● Problem statement:
Beginning with the first line of the data below, reproduce every line unchanged, ending with the line that holds "CLIP_START = 0.01".

● Information provided:

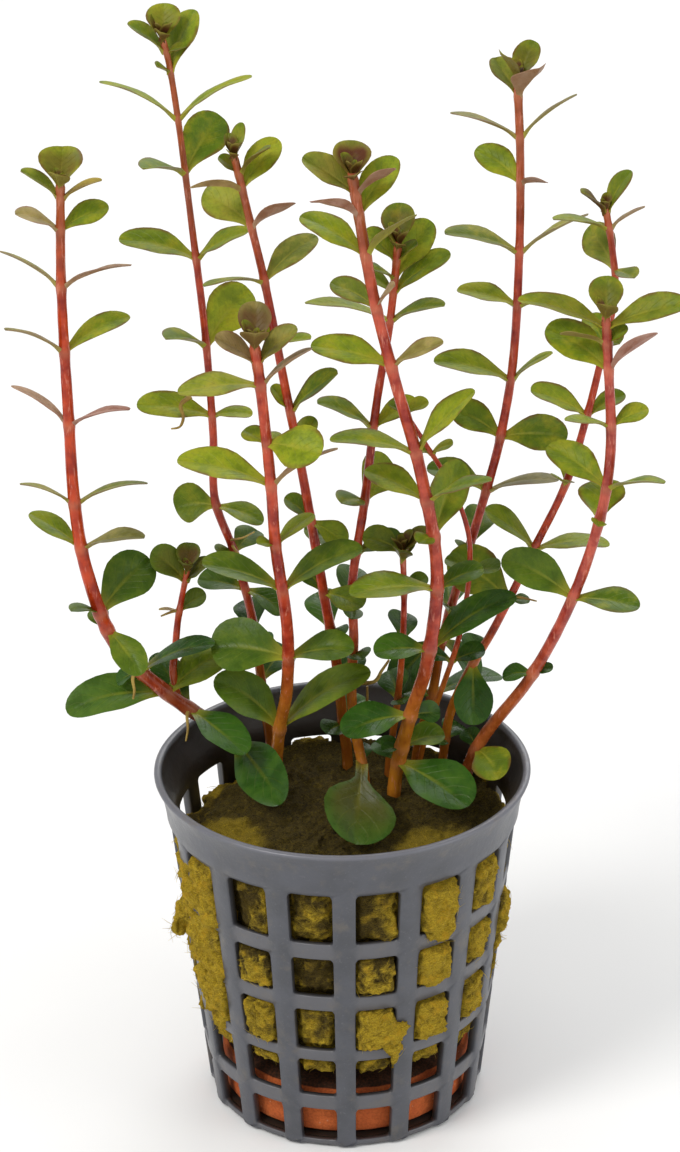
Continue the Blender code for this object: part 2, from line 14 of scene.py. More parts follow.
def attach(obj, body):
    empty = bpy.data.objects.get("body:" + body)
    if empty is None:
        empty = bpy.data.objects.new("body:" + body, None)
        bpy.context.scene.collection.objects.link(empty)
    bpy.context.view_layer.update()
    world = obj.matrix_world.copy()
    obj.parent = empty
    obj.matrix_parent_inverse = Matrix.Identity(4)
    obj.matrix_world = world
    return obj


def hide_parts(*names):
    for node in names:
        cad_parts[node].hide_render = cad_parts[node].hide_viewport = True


MM = 0.001
UP = Vector((0.0, 0.0, 1.0))

# Camera: where it stands, how far it looks down and rolls, and its lens.
CAMERA_PLACE = (0.0, -0.4566, 0.2955)
CAMERA_PITCH = 64.61
CAMERA_ROLL = -0.68
CAMERA_LENS = 117.4
SENSOR_WIDTH = 36.0
CLIP_START = 0.01

# Studio, in metres and watts. A light is its place, its size, its power and its colour.
SQUARE = [(-1, -1), (1, -1), (1, 1), (-1, 1)]
FLOOR_REACH = 4.0
FLOOR_DROP = 0.0002
SKY_STRENGTH = 0.75
LIGHT_TARGET = (0.0, 0.0, 0.075)
LIGHTS = {
    "key": ((-0.50, -0.40, 0.75), 0.35, 4.2, (1.0, 0.98, 0.95)),
    "fill": ((0.65, -0.30, 0.35), 0.45, 1.2, (1.0, 1.0, 1.0)),
    "back": ((0.15, 0.60, 0.60), 0.50, 1.8, (1.0, 1.0, 1.0)),
}

# Net pot. Its wall and floor are sheets pierced by windows with round corners and soft edges.
WALL = 1.3
FLOOR = 1.0
RIB_COUNT = 16
PITCH = 360.0 / RIB_COUNT
RIB_ANGLE = 7.7
HALF_WINDOW = (PITCH - RIB_ANGLE) / 2
FRONT_RIB = 270.0
WINDOW_ROWS = [(1.0, 6.4), (8.8, 14.9), (16.7, 23.5), (25.9, 32.15), (34.7, 42.7)]
WINDOW_CORNER = (1.4, 0.55)
SLOT_CORNER = (3.0, 0.8)
HUB_RADIUS = 6.5
SLOT_OUTER_RADIUS = 14.5
SLOT_MARGIN = 1.5
EDGE = 0.22
FOOT_EDGE = 0.3
# Points along the sill and the head of a window, and along the two ends of a slot.
WINDOW_POINTS = 3
SLOT_POINTS = 7
# How far the bars and the foot lie behind the ribs, and the heights between which that ends.
BAR_INSET = 0.28
BARS_END = (42.75, 43.2)
FOOT_INSET = 0.40
FOOT_END = (0.9, 1.4)
# The band stands out by a small step, which rises and fades between these heights.
BAND_STEP = 0.22
STEP_RISE = (42.8, 43.1)
STEP_FADE = (43.2, 46.0)
WALL_TOP = 43.8
WELD = 0.002
POT_SHARP_ANGLE = 50.0
# The pot's outside from its foot to its brim, then the lip and the inside of the band.
OUTSIDE = [
    (19.25, 0.0), (23.95, 42.7), (24.45, 45.0), (24.95, 47.3), (25.45, 48.6), (25.86, 49.4),
]
LIP = [
    (25.95, 49.62), (25.93, 49.82), (25.78, 49.96), (25.5, 50.0), (25.15, 49.98), (24.92, 49.8),
    (24.8, 49.3), (24.45, 48.0), (23.95, 46.8), (23.35, 45.6), (22.95, 44.6),
]

# Clay weight: the radius and the height of its section, from the middle of its underside.
CLAY_SIDES = 120
CLAY_PROFILE = [
    (0.0, 1.45), (9.0, 1.35), (16.9, 1.25), (17.4, 1.7), (17.5, 3.0), (17.5, 4.5), (17.5, 6.0),
    (17.45, 7.2), (17.3, 8.0), (17.0, 8.5), (16.5, 8.9), (15.6, 9.1), (13.0, 9.2), (9.0, 9.15),
    (4.5, 9.1), (0.0, 9.1),
]
# Heights over which the clay's top turns into the painted shadow that the wool casts on it.
SHADOWED_TOP_HEIGHTS = (7.9, 8.75)

# Rock wool plug. A window is named by its column and its row, both counted from 0.
WOOL_FOOT = 12.3
WOOL_EDGE_HEIGHT = 42.4
WOOL_CROWN = 43.6
WOOL_SLACK = 0.7
WOOL_SIDES = 288
WOOL_LEVELS = 92
WOOL_VOXEL = 0.40
# Rings of the plug's top, as shares of its edge.
TOP_RINGS = (0.93, 0.84, 0.72, 0.58, 0.42, 0.26, 0.12)
# How far the wool stands out of a window, by column and row.
SWELLS = {
    12: {4: 1.1, 3: 1.2, 2: 1}, 13: {4: 1.3, 3: 1.4, 2: 1.2}, 14: {3: 0.5, 2: 0.4},
    0: {3: 0.4, 2: 1.2}, 1: {4: 1.2, 3: 0.8, 2: 1}, 2: {4: 0.6, 3: 0.5, 2: 0.6}, 3: {3: 1.1},
    5: {4: 0.8, 3: 0.6}, 6: {3: 1.1, 2: 0.5}, 8: {4: 0.6, 3: 1.2, 2: 0.7}, 9: {3: 0.5},
    10: {2: 0.9}, 11: {3: 0.8, 2: 1},
}
# The most that it stands out of every window of a column.
MOST_SWOLLEN = {12: -0.4, 13: 0.3}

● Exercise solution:
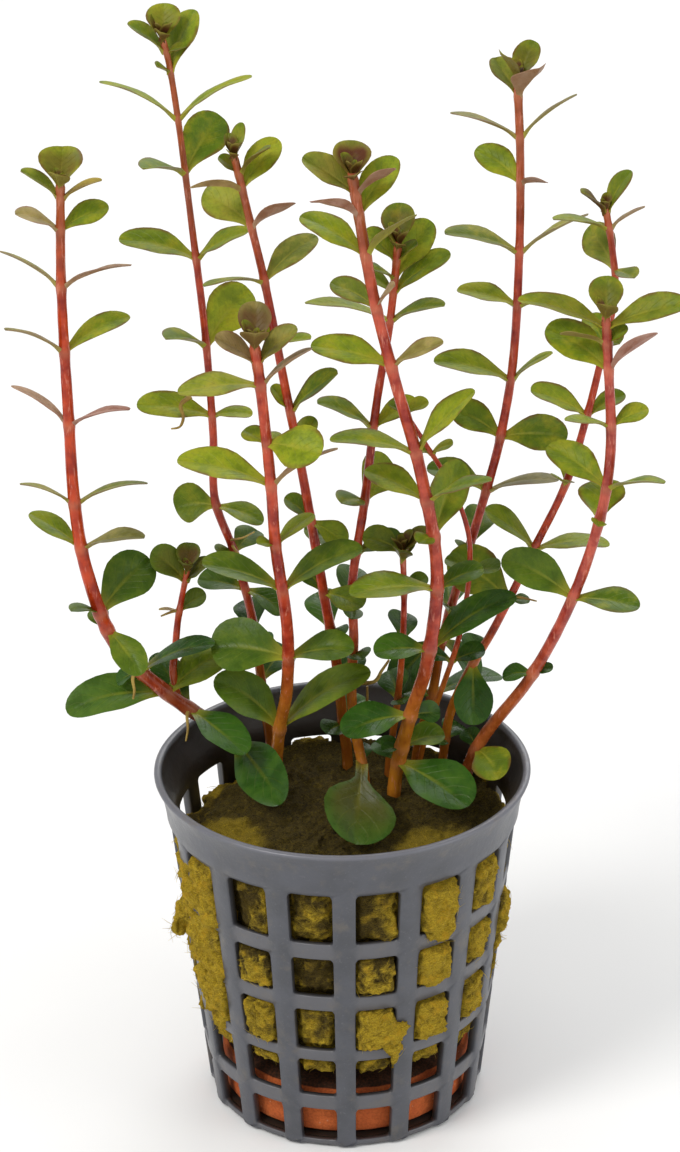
Continue the Blender code for this object: part 2, from line 14 of scene.py. More parts follow.
def attach(obj, body):
    empty = bpy.data.objects.get("body:" + body)
    if empty is None:
        empty = bpy.data.objects.new("body:" + body, None)
        bpy.context.scene.collection.objects.link(empty)
    bpy.context.view_layer.update()
    world = obj.matrix_world.copy()
    obj.parent = empty
    obj.matrix_parent_inverse = Matrix.Identity(4)
    obj.matrix_world = world
    return obj


def hide_parts(*names):
    for node in names:
        cad_parts[node].hide_render = cad_parts[node].hide_viewport = True


MM = 0.001
UP = Vector((0.0, 0.0, 1.0))

# Camera: where it stands, how far it looks down and rolls, and its lens.
CAMERA_PLACE = (0.0, -0.4566, 0.2955)
CAMERA_PITCH = 64.61
CAMERA_ROLL = -0.68
CAMERA_LENS = 117.4
SENSOR_WIDTH = 36.0
CLIP_START = 0.01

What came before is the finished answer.